Unless doing high end work on control surveys, 1" guns are overrated. In today's world of GNNS and constraining control networks with a variety of tools, 3" guns or 5" guns are fine. People seem to forget the results that we got with interpolating the verniers on 30" optical instruments, using proper procedures.

My survey instrument is rated at 2 seconds and estimates to 1 second. I think it helps me get repeatable results in both horizontal and vertical measurements quickly. While I agree that turning muliple sets of angles may improve the precision of the result, I rarely get differences of over 1 second with 1 set of angles (2 direct and 2 inverted).

Other factors are needed to improve precision. 1.) A rotating tribrach adapter with optical plumment rather than an optical plummet in the tribrach. 2.) A heads-up detachable bubble rather than the circular bubble that is integrated in the pole. 3.) A bipod for use with the pole. 4.) Making sure the tripods are of good quality and that all the nuts and bolts are tight.

@ bill93

Put some distance numbers on the angle value.

At a distance of 200' a 5" angular error would only produce a linear error of 0.005'.

Please explain how total stations are rated in terms of arc seconds.
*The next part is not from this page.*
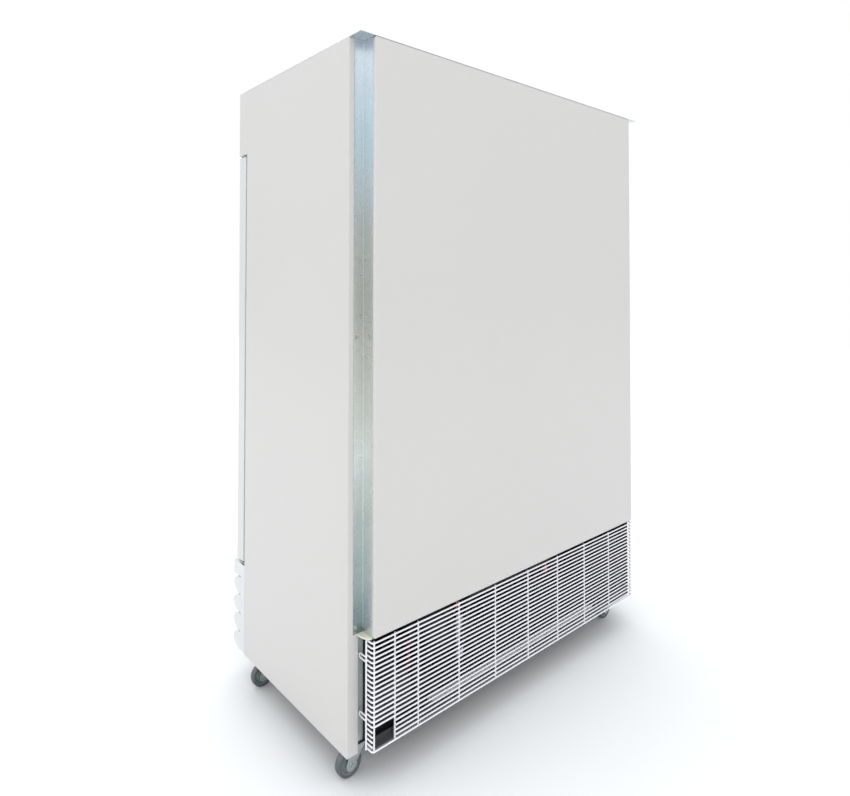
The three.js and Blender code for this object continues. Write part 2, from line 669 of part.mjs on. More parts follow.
function fanShroud() {
  const { x, z, opening, depth } = CONDENSER_FAN;
  const { x0, x1, z0, z1 } = CONDENSER;
  const { y0, y1 } = SHROUD;
  const motorFront = y0 + 12 + depth + GAP;
  const shell = solid(box(x0, x1, y0, y1, z0, z1))
    .subtract(solid(box(x0 + SHEET, x1 - SHEET, y0 - 1, y1 - SHEET, z0 + SHEET, z1 - SHEET)))
    .subtract(solid(rod("y", opening, y1 - SHEET - 1, y1 + 1, x, z, 28)));
  return geometryOf(
    shell
      .add(solid(rod("y", 38, motorFront, motorFront + 62, x, z, 20)))
      .add(solid(box(x0 + 40, x1 - 40, y1 - 1, y1 + 3, z - 9, z + 9)))
      .add(solid(box(x - 60, x + 60, y1 - 1, y1 + 12, z - 9, z + 9))),
  );
}

// The discharge tube, from the compressor's shell to the condenser's first bend.
function refrigerantLine() {
  const { x, y } = COMPRESSOR;
  const start = PAN_TOP + GAP;
  const route = [
    [x - 87.6, y, start + 110],
    [x - 112, y, start + 110],
    [x - 130, y - 4, start + 130],
    [x - 132, y - 10, start + 190],
    [x - 140, y - 30, start + 226],
    [x - 170, y - 60, start + 234],
    [x - 205, y - 220, start + 232],
    [x - 214, y - 330, start + 214],
    [x - 226, CONDENSER.y0 + 31, 326],
    [x - 246, CONDENSER.y0 + 31, 321],
    [CONDENSER.x1 + 14.6, CONDENSER.y0 + 31, 321],
  ].map((p) => new THREE.Vector3(...p));
  const curve = new THREE.CatmullRomCurve3(route, false, "centripetal");
  const ring = new THREE.Shape();
  ring.absarc(0, 0, 5, 0, 2 * Math.PI);
  return new THREE.ExtrudeGeometry(ring, { extrudePath: curve, steps: 30, curveSegments: 4, bevelEnabled: false });
}

// Lead-tray box that holds the relay, capacitor and temperature control.
function controlBox() {
  const [x0, x1, y0, y1, z0, z1] = [470, 608, 190, 352, PAN_TOP + GAP, 232];
  const ribs = [0, 1, 2].map((i) => box(x0 + 30 + i * 32, x0 + 42 + i * 32, y0 + 20, y1 - 20, z1 - 1, z1 + 3));
  return join(box(x0, x1, y0, y1, z0, z1), ...ribs);
}

const CASTER_Y = [CASE_FRONT + CASTER_FRONT_INSET, SIDE_REAR - CASTER_REAR_INSET];
const PAD_UNDERSIDE = PAN_HEIGHT - PAD.thickness;
add("base_pan", basePan(), BLACK_STEEL);
add("compressor", compressor(), BLACK_STEEL);
add("condenser_coil", condenserCoil(), ALUMINIUM);
add("condenser_shroud", fanShroud(), BLACK_STEEL);
add(
  "condenser_fan",
  fan(CONDENSER_FAN.radius, CONDENSER_FAN.hub, CONDENSER_FAN.depth, 5, CONDENSER_FAN.x, SHROUD.y0 + 12, CONDENSER_FAN.z),
  ALUMINIUM,
);
add("refrigerant_line", refrigerantLine(), COPPER);
add("control_box", controlBox(), BLACK_PLASTIC);

// ---- Louvred front grille ----
function frontGrille() {
  const front = DOOR_FRONT - GRILLE_PROUD;
  const notch = front + GRILLE_DEPTH;
  const rear = CASE_FRONT - 4;
  const stripBottom = GRILLE_TOP - GRILLE_STRIP;
  const pitch = (stripBottom - SKIRT) / LOUVRES;
  const rise = (pitch - LOUVRE_GAP) / 2;
  const bow = (inset, from, to, zMid) =>
    Array.from({ length: LOUVRE_STEPS + 1 }, (_, i) => {
      const a = from + ((to - from) * i) / LOUVRE_STEPS;
      return [notch - (GRILLE_DEPTH - inset) * Math.sin(a), zMid + (rise - inset) * Math.cos(a)];
    });
  const louvre = (zMid) =>
    profile([...bow(0, 0, Math.PI, zMid), ...bow(GRILLE_SHEET, Math.PI, 0, zMid)], -HALF + 1, HALF - 1);
  const cheek = (zMid) => {
    const inset = GRILLE_SHEET / 2;
    return [...bow(inset, 0, Math.PI, zMid), [notch + 1, zMid - rise + inset], [notch + 1, zMid + rise - inset]];
  };
  const middles = Array.from({ length: LOUVRES }, (_, i) => stripBottom - pitch * (i + 0.5));
  const ends = [-1, 1].flatMap((s) => {
    const [a, b] = [s * (HALF - 1.5), s * (HALF - 1.5 - GRILLE_SHEET)].sort((p, q) => p - q);
    return [
      box(a, b, notch - 6, rear, SKIRT + 2, GRILLE_TOP - 0.5),
      box(a, b, front + 0.5, notch, stripBottom + 1, GRILLE_TOP - 0.5),
      ...middles.map((z) => profile(cheek(z), a, b)),
    ];
  });
  const ribs = [-HALF / 3, HALF / 3].map((x) => box(x - 1.5, x + 1.5, notch - 8, notch + 2, SKIRT + 3, GRILLE_TOP - 1));
  return join(
    box(-HALF + 1, HALF - 1, front, front + GRILLE_SHEET, stripBottom, GRILLE_TOP),
    box(-HALF + 1, HALF - 1, front, notch, GRILLE_TOP - GRILLE_SHEET, GRILLE_TOP),
    ...middles.map(louvre),
    ...ends,
    ...ribs,
  );
}

add("front_grille", frontGrille(), WHITE_STEEL);

// ---- Wire guard over the rear of the machine bay ----
function rearGuard() {
  const r = GUARD_WIRE / 2;
  const rear = BACK - r - 0.5;
  const side = GUARD_X;
  const end = rear - GUARD_RETURN;
  const top = GUARD_BOTTOM + (GUARD_WIRES - 1) * GUARD_PITCH;
  const wires = [];
  for (let i = 0; i < GUARD_WIRES; i++) {
    const z = GUARD_BOTTOM + i * GUARD_PITCH;
    const open = i >= HATCH.firstWire && i <= HATCH.lastWire;
    wires.push(box(-side - r, open ? HATCH.column + r : side + r, rear - r, rear + r, z - r, z + r));
    wires.push(box(side - r, side + r, end, rear + r, z - r, z + r));
    wires.push(box(-side - r, -side + r, end, rear + r, z - r, z + r));
  }
  const inner = rear - GUARD_WIRE + GUARD_BITE;
  for (const x of [HATCH.column, ...GUARD_COLUMNS])
    wires.push(box(x - r, x + r, inner - r, inner + r, GUARD_BOTTOM - r, top + r));
  const outer = side + GUARD_WIRE - GUARD_BITE;
  for (const s of [-1, 1]) {
    const [a, b] = [s * (outer - r), s * (outer + r)].sort((p, q) => p - q);
    wires.push(box(a, b, end, end + GUARD_WIRE, GUARD_BOTTOM - r, top + r));
    for (const z of HOOK.heights) {
      const tip = end - HOOK.length;
      wires.push(box(a, b, tip, end + 1, z + HOOK.rise - r, z + HOOK.rise + r));
      wires.push(box(a, b, tip, end + 1, z - HOOK.rise - r, z - HOOK.rise + r));
      wires.push(box(a, b, tip, tip + GUARD_WIRE, z - HOOK.rise - r, z + HOOK.rise + r));
    }
  }
  return geometryOf(wasm.Manifold.union(wires.map(solid)));
}

add("rear_guard", rearGuard(), GUARD_WHITE);

// ---- Casters: swivel fork and wheel, trailing towards +X ----
function casterFork(x, y) {
  const cheekOutline = [];
  const lobe = (cx, cz, radius, from, to, steps) => {
    for (let i = 0; i <= steps; i++) {
      const a = THREE.MathUtils.degToRad(from + ((to - from) * i) / steps);
      cheekOutline.push([cx + radius * Math.cos(a), cz + radius * Math.sin(a)]);
    }
  };
  lobe(CASTER_TRAIL, WHEEL_RADIUS, 17, 200, 380, 6);
  cheekOutline.push([27, 92], [-27, 92], [-27, 82]);
  const shape = new THREE.Shape(cheekOutline.map(([a, b]) => new THREE.Vector2(a, b)));
  const cheek = (y0) =>
    new THREE.ExtrudeGeometry(shape, { depth: 2.5, bevelEnabled: false }).rotateX(Math.PI / 2).translate(0, y0 + 2.5, 0);
  return join(
    cheek(-17.5),
    cheek(15),
    box(-27, 27, -17.5, 17.5, 84, 92.5),
    rod("z", 27, 92, 100, 0, 0, 20),
    rod("z", 10, 99, PAD_UNDERSIDE - GAP, 0, 0, 12),
    rod("y", AXLE_RADIUS, -20, 20, CASTER_TRAIL, WHEEL_RADIUS, 12),
    rod("y", 7, -21.5, -17, CASTER_TRAIL, WHEEL_RADIUS, 6),
    rod("y", 7, 17, 21.5, CASTER_TRAIL, WHEEL_RADIUS, 6),
  ).translate(x, y, 0);
}

// A faceted wheel with a facet, not a corner, on the floor.
function casterWheel(x, y) {
  const flat = 1 / Math.cos(Math.PI / WHEEL_SIDES);
  const bore = AXLE_RADIUS + AXLE_CLEARANCE;
  const outline = [
    [bore, -13],
    [14, -13],
    [30, -10],
    [WHEEL_RADIUS, -10],
    [WHEEL_RADIUS, 10],
    [30, 10],
    [14, 13],
    [bore, 13],
    [bore, -13],
  ].map(([r, w]) => new THREE.Vector2(r * flat, w));
  return new THREE.LatheGeometry(outline, WHEEL_SIDES, Math.PI / WHEEL_SIDES).translate(x + CASTER_TRAIL, y, WHEEL_RADIUS);
}

for (const [side, s] of [["right", 1], ["left", -1]]) {
  CASTER_Y.forEach((y, i) => {
    const place = `${i ? "rear" : "front"}_${side}`;
    const x = s * (HALF - CASTER_INSET);
    add(`caster_fork_${place}`, casterFork(x, y), CHROME);
    add(`caster_wheel_${place}`, casterWheel(x, y), RUBBER);
  });
}

export default refrigerator;
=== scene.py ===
"""Builds the looks of a two-door reach-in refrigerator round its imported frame. Metres, +Z up.

The doors face -Y. The case's rear corners are notched, with a galvanised post in each notch.
"""

import math

import bmesh
import bpy
from bpy.props import FloatProperty, FloatVectorProperty, IntProperty, PointerProperty
from mathutils import Matrix, Vector


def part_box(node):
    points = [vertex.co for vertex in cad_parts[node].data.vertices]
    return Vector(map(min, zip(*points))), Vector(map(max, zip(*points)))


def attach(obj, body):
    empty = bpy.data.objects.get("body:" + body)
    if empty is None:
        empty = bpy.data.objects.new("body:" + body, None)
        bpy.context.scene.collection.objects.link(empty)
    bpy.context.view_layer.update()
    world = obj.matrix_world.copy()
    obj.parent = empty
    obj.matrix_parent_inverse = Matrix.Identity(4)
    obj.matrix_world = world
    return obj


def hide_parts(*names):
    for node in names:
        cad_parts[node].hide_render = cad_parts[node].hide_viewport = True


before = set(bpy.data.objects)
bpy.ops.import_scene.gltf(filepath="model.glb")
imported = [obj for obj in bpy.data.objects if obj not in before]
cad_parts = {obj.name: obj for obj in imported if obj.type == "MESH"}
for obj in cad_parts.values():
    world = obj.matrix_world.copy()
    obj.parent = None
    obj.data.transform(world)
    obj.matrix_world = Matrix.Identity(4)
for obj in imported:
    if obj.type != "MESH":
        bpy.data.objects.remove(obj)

bl_info = {
    "name": "Reach-in Refrigerator",
    "version": (1, 0, 0),
    "blender": (4, 5, 0),
    "location": "3D View > Sidebar > Refrigerator",
    "description": "Makes a two-door reach-in refrigerator on casters, with a wire guard behind",
    "category": "Add Mesh",
}

SHEET = 0.0012
SIDE_FLANGE = 0.034  # how far the side panel turns in at the rear
SIDES = {"right": 1, "left": -1}
CORNERS = ("front_right", "rear_right", "front_left", "rear_left")
POST_SCREWS = (0.422, 1.188)
PAN_SETBACK = 0.013
SHELF_ROWS = (1, 2, 3, 4)
SLOT_PITCH = 0.0254

BROAD = 0.003  # a face this much of its perimeter squared isn't a strip
NEARLY_FLAT = 0.07  # radians
MUCH_LARGER = 12  # times the area of the next face

LOW, HIGH = 0, 1
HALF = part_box("side_panel_right")[HIGH].x
SIDE_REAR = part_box("side_panel_right")[HIGH].y
CASE_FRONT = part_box("side_panel_right")[LOW].y
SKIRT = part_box("side_panel_right")[LOW].z
POST_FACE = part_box("back_panel")[HIGH].x
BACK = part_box("back_panel")[HIGH].y


# ---- Shaping ----


def spot(x, y, z):
    return Vector((x, y, z))


def verts_of(geom):
    return [g for g in geom if isinstance(g, bmesh.types.BMVert)]


def edges_of(geom):
    return [g for g in geom if isinstance(g, bmesh.types.BMEdge)]


def faces_of(geom):
    return [g for g in geom if isinstance(g, bmesh.types.BMFace)]


def edges_at(verts):
    return list({e for v in verts for e in v.link_edges})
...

I would not hesitate to use a 5” gun. Most states regulations are still written in a way that a 20” theodolite or transit could achieve the angular requirements and then throw in a chain or steel tape one can still meet 1:20000 precision if correct care and procedures were used. Now I like .5” and 1” angular and 1mm +1ppm edm but that’s my geodetic side . Of course like others have stated that tight instrument is useless on bad tripods and glass tribrach and glass and rod.

I was handed a small traverse to adjust a few days ago. The loop did not meet requirements. I was lucky as they discovered the tribrachs were out of adjustment. As they traversed throughout the site to do the Topo. They made enough cross ties and such that I was able to save a complete re run of the loop all of that was done after they fixed the bad tribrach.

Redundancy always helps. For a 3” gun 4 rounds gets you down to like 2.4” depending on how the gun is specked though.

@ Norman_Oklahoma

IMO the sweet spot between precision and cost is the 3″ model.

That sounds reasonable.

@ dmyhill

Are you shooting to a rod with a circular bubble?

We use a rod with a built-in circular bubble.

@ dmyhill

I want to see that court case.

There was no court case. My coworker is concerned about a possible future court case where a judge might rule against us for not using a precise enough total station to set the property corner in question. I know that sounds ridiculous, but it's true. He's using this reasoning to say we need a 2" or a 1" second total station to set a corner that won't be disputed because we'll set it with 2" or 1" precision. Oh boy. The knowledgeable will prevail. I'll write a paper with a list of our typical jobs, the state requirements for precision, and the equipment we should have. Florida's minimum technical standards have changed, so if no precision is indicated I'll just show the math. You can't argue with math.